TASK REQUIREMENTS: Your task is to write out the complete listing exactly as it is shown.
------ GIVEN INFORMATION ------
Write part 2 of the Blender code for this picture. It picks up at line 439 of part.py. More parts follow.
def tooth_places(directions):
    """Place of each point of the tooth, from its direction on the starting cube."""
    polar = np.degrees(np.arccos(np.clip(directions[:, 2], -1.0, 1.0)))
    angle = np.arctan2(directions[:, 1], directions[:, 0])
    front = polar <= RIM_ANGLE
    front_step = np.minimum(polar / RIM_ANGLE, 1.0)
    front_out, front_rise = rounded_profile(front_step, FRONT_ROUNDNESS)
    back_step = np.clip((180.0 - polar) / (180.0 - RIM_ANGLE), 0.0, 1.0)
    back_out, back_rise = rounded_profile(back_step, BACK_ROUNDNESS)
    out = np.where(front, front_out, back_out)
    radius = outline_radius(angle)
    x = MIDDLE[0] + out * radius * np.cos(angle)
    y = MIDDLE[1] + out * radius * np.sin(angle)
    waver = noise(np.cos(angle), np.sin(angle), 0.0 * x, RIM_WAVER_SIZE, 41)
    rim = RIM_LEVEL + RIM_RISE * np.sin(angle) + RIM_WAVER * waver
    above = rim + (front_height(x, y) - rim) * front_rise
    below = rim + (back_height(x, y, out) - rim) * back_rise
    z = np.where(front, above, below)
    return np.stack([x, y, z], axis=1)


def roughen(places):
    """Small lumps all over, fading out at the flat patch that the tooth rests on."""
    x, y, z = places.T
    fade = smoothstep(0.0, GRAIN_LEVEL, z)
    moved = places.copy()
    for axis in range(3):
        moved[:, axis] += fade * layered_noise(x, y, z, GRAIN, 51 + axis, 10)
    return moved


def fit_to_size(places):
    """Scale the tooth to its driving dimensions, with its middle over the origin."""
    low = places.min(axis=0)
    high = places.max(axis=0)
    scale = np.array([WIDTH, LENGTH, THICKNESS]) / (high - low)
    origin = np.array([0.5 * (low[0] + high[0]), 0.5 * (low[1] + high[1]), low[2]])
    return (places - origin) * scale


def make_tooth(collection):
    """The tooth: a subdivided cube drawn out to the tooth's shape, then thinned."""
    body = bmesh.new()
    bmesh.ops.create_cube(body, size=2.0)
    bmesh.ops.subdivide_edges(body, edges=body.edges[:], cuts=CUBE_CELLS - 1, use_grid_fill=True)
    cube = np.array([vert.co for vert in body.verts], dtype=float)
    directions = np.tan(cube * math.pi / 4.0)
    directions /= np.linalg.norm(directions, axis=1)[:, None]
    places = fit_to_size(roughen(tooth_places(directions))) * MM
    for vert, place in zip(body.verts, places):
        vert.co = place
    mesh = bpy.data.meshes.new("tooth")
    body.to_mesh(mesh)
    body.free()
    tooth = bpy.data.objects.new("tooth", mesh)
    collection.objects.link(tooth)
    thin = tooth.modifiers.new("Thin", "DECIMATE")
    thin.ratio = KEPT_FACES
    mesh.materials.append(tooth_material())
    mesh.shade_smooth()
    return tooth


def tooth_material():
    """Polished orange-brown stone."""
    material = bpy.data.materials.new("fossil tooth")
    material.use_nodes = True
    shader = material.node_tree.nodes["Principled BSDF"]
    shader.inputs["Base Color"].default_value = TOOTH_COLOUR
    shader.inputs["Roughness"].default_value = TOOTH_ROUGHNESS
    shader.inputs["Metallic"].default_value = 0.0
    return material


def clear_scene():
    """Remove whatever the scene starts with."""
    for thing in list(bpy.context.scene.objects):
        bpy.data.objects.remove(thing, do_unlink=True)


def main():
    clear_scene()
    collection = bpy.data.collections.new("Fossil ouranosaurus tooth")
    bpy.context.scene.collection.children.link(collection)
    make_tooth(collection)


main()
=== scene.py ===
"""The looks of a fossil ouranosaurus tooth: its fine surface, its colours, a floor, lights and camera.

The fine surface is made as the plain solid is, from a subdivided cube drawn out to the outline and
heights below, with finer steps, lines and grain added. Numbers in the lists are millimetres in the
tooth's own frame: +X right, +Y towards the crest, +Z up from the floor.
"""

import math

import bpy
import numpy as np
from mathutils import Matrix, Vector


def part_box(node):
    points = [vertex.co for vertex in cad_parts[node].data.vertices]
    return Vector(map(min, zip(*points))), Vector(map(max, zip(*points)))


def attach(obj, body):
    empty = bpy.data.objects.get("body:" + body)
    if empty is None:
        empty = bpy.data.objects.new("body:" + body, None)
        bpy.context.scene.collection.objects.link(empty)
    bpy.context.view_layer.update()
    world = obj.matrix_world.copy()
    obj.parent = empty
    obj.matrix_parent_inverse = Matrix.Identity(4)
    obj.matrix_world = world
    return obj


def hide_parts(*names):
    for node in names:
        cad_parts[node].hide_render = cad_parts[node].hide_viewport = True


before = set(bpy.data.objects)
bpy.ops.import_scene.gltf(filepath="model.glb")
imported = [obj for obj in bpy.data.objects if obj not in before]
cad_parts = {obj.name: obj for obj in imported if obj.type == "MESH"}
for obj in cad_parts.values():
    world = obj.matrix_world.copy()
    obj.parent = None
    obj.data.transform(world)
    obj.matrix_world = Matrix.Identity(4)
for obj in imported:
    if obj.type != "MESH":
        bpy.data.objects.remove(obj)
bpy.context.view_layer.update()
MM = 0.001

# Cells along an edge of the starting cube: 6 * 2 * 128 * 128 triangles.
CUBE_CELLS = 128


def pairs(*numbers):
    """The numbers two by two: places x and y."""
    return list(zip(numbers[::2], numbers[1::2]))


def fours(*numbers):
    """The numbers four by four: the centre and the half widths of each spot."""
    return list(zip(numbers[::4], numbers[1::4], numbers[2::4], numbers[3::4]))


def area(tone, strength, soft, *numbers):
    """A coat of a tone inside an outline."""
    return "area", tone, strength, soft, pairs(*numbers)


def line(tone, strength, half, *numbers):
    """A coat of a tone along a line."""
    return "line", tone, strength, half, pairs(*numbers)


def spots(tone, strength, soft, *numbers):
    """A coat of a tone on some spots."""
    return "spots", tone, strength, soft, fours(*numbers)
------
TASK ANSWER:
Write part 2 of the Blender code for this picture. It picks up at line 439 of part.py. More parts follow.
def tooth_places(directions):
    """Place of each point of the tooth, from its direction on the starting cube."""
    polar = np.degrees(np.arccos(np.clip(directions[:, 2], -1.0, 1.0)))
    angle = np.arctan2(directions[:, 1], directions[:, 0])
    front = polar <= RIM_ANGLE
    front_step = np.minimum(polar / RIM_ANGLE, 1.0)
    front_out, front_rise = rounded_profile(front_step, FRONT_ROUNDNESS)
    back_step = np.clip((180.0 - polar) / (180.0 - RIM_ANGLE), 0.0, 1.0)
    back_out, back_rise = rounded_profile(back_step, BACK_ROUNDNESS)
    out = np.where(front, front_out, back_out)
    radius = outline_radius(angle)
    x = MIDDLE[0] + out * radius * np.cos(angle)
    y = MIDDLE[1] + out * radius * np.sin(angle)
    waver = noise(np.cos(angle), np.sin(angle), 0.0 * x, RIM_WAVER_SIZE, 41)
    rim = RIM_LEVEL + RIM_RISE * np.sin(angle) + RIM_WAVER * waver
    above = rim + (front_height(x, y) - rim) * front_rise
    below = rim + (back_height(x, y, out) - rim) * back_rise
    z = np.where(front, above, below)
    return np.stack([x, y, z], axis=1)


def roughen(places):
    """Small lumps all over, fading out at the flat patch that the tooth rests on."""
    x, y, z = places.T
    fade = smoothstep(0.0, GRAIN_LEVEL, z)
    moved = places.copy()
    for axis in range(3):
        moved[:, axis] += fade * layered_noise(x, y, z, GRAIN, 51 + axis, 10)
    return moved


def fit_to_size(places):
    """Scale the tooth to its driving dimensions, with its middle over the origin."""
    low = places.min(axis=0)
    high = places.max(axis=0)
    scale = np.array([WIDTH, LENGTH, THICKNESS]) / (high - low)
    origin = np.array([0.5 * (low[0] + high[0]), 0.5 * (low[1] + high[1]), low[2]])
    return (places - origin) * scale


def make_tooth(collection):
    """The tooth: a subdivided cube drawn out to the tooth's shape, then thinned."""
    body = bmesh.new()
    bmesh.ops.create_cube(body, size=2.0)
    bmesh.ops.subdivide_edges(body, edges=body.edges[:], cuts=CUBE_CELLS - 1, use_grid_fill=True)
    cube = np.array([vert.co for vert in body.verts], dtype=float)
    directions = np.tan(cube * math.pi / 4.0)
    directions /= np.linalg.norm(directions, axis=1)[:, None]
    places = fit_to_size(roughen(tooth_places(directions))) * MM
    for vert, place in zip(body.verts, places):
        vert.co = place
    mesh = bpy.data.meshes.new("tooth")
    body.to_mesh(mesh)
    body.free()
    tooth = bpy.data.objects.new("tooth", mesh)
    collection.objects.link(tooth)
    thin = tooth.modifiers.new("Thin", "DECIMATE")
    thin.ratio = KEPT_FACES
    mesh.materials.append(tooth_material())
    mesh.shade_smooth()
    return tooth


def tooth_material():
    """Polished orange-brown stone."""
    material = bpy.data.materials.new("fossil tooth")
    material.use_nodes = True
    shader = material.node_tree.nodes["Principled BSDF"]
    shader.inputs["Base Color"].default_value = TOOTH_COLOUR
    shader.inputs["Roughness"].default_value = TOOTH_ROUGHNESS
    shader.inputs["Metallic"].default_value = 0.0
    return material


def clear_scene():
    """Remove whatever the scene starts with."""
    for thing in list(bpy.context.scene.objects):
        bpy.data.objects.remove(thing, do_unlink=True)


def main():
    clear_scene()
    collection = bpy.data.collections.new("Fossil ouranosaurus tooth")
    bpy.context.scene.collection.children.link(collection)
    make_tooth(collection)


main()
=== scene.py ===
"""The looks of a fossil ouranosaurus tooth: its fine surface, its colours, a floor, lights and camera.

The fine surface is made as the plain solid is, from a subdivided cube drawn out to the outline and
heights below, with finer steps, lines and grain added. Numbers in the lists are millimetres in the
tooth's own frame: +X right, +Y towards the crest, +Z up from the floor.
"""

import math

import bpy
import numpy as np
from mathutils import Matrix, Vector


def part_box(node):
    points = [vertex.co for vertex in cad_parts[node].data.vertices]
    return Vector(map(min, zip(*points))), Vector(map(max, zip(*points)))


def attach(obj, body):
    empty = bpy.data.objects.get("body:" + body)
    if empty is None:
        empty = bpy.data.objects.new("body:" + body, None)
        bpy.context.scene.collection.objects.link(empty)
    bpy.context.view_layer.update()
    world = obj.matrix_world.copy()
    obj.parent = empty
    obj.matrix_parent_inverse = Matrix.Identity(4)
    obj.matrix_world = world
    return obj


def hide_parts(*names):
    for node in names:
        cad_parts[node].hide_render = cad_parts[node].hide_viewport = True


before = set(bpy.data.objects)
bpy.ops.import_scene.gltf(filepath="model.glb")
imported = [obj for obj in bpy.data.objects if obj not in before]
cad_parts = {obj.name: obj for obj in imported if obj.type == "MESH"}
for obj in cad_parts.values():
    world = obj.matrix_world.copy()
    obj.parent = None
    obj.data.transform(world)
    obj.matrix_world = Matrix.Identity(4)
for obj in imported:
    if obj.type != "MESH":
        bpy.data.objects.remove(obj)
bpy.context.view_layer.update()
MM = 0.001

# Cells along an edge of the starting cube: 6 * 2 * 128 * 128 triangles.
CUBE_CELLS = 128


def pairs(*numbers):
    """The numbers two by two: places x and y."""
    return list(zip(numbers[::2], numbers[1::2]))


def fours(*numbers):
    """The numbers four by four: the centre and the half widths of each spot."""
    return list(zip(numbers[::4], numbers[1::4], numbers[2::4], numbers[3::4]))


def area(tone, strength, soft, *numbers):
    """A coat of a tone inside an outline."""
    return "area", tone, strength, soft, pairs(*numbers)


def line(tone, strength, half, *numbers):
    """A coat of a tone along a line."""
    return "line", tone, strength, half, pairs(*numbers)


def spots(tone, strength, soft, *numbers):
    """A coat of a tone on some spots."""
    return "spots", tone, strength, soft, fours(*numbers)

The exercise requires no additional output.